Kobach last week wrote a column for the conservative site Breitbart claiming statistics on thousands of people who used out-of-state licenses to register to vote in New Hampshire amounted to proof that people enter the state from elsewhere specifically to cast fraudulent votes and that “it appears” that’s why Democrat Maggie Hassan won her U.S. Senate seat in November.

“I’m still wondering if that was the right word to use,” he said Tuesday, acknowledging that New Hampshire allows college students and others to vote in the state without becoming residents and getting driver’s licenses if they consider the state their domicile.

“Until further research is done … we will never know the answer regarding the legitimacy of that particular election,” Kobach said.
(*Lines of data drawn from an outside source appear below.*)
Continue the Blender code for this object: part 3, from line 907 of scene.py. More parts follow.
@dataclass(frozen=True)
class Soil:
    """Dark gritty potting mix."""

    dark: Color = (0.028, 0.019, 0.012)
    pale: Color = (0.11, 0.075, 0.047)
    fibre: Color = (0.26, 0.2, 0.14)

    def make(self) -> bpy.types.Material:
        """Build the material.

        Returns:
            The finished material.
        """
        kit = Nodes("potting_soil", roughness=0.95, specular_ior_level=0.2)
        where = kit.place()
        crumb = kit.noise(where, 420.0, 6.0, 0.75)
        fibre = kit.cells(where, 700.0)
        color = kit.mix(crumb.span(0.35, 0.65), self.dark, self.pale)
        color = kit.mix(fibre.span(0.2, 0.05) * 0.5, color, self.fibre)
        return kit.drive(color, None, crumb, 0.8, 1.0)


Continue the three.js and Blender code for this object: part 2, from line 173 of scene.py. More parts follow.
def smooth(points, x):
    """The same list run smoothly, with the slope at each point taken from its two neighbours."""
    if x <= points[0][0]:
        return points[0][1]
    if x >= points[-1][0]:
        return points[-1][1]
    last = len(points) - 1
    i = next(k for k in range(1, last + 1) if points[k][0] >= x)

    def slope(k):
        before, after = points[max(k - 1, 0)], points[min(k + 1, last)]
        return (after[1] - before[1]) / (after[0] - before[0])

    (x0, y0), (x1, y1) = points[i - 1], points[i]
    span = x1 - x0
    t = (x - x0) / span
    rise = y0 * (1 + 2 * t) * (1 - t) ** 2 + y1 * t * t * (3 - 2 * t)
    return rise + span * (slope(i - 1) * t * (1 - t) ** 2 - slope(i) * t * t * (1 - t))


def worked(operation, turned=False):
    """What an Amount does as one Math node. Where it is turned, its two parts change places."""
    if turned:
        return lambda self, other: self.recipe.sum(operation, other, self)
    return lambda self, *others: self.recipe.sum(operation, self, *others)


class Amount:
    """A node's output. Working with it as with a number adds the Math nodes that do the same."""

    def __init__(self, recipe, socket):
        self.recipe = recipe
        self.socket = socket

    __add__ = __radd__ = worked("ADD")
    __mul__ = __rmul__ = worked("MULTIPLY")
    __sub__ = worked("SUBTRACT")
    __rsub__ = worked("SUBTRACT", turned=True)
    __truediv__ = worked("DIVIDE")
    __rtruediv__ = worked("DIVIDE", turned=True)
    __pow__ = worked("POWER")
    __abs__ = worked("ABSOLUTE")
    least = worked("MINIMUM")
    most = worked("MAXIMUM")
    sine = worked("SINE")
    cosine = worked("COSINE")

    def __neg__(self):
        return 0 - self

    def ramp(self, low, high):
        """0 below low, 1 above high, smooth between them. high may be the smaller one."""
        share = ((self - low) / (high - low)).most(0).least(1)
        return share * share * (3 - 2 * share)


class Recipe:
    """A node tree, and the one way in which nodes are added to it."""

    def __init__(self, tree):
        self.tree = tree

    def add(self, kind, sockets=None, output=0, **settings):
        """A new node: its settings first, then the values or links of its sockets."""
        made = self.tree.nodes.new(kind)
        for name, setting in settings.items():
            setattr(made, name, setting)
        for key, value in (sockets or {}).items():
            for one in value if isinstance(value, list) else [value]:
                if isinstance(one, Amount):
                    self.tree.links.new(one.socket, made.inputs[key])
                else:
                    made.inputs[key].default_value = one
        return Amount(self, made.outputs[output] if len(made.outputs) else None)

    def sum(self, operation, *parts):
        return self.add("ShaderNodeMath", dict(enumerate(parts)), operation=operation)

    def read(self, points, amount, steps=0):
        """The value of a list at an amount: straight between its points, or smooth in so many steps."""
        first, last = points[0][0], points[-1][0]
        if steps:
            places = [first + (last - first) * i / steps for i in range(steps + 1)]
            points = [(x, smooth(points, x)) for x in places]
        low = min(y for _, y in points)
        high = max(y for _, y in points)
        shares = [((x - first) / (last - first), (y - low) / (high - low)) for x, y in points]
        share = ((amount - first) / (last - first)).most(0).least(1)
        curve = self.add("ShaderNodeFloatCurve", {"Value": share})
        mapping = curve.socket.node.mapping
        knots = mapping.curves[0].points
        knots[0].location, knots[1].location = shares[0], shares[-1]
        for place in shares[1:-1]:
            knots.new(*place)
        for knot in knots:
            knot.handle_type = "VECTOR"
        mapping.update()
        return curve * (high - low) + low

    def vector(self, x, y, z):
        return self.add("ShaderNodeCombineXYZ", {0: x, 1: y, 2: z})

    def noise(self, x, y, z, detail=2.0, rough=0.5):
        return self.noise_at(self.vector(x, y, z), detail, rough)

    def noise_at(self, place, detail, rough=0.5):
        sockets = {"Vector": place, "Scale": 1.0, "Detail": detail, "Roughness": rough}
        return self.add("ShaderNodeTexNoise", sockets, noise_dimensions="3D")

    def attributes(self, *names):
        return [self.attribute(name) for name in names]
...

Gardner, who has resisted calls for him to leave the commission over Kobach’s comments, said the Senate race results were “real and valid” and reminded Kobach to stay on task.

“In the first couple of meetings we had, the chairman of commission made it very clear to me … we work in a way that we don’t have preconceived or preordained ideas about what the facts are going to be,” he said. “We’re going to search for the truth. That is something we need to all stay focused on.”

Another commission member, Democratic Maine Secretary of State Matthew Dunlap, was more pointed, calling Kobach’s comments “reckless.”

“There’s utterly no connectivity between motor vehicle law and election law. Primarily, you have a right to vote. Driving is a privilege,” he said.

“Making this equation that somehow people not updating their driver’s licenses is indicative of voter fraud would be almost as absurd as saying if you have cash in your wallet that’s proof that you robbed a bank.”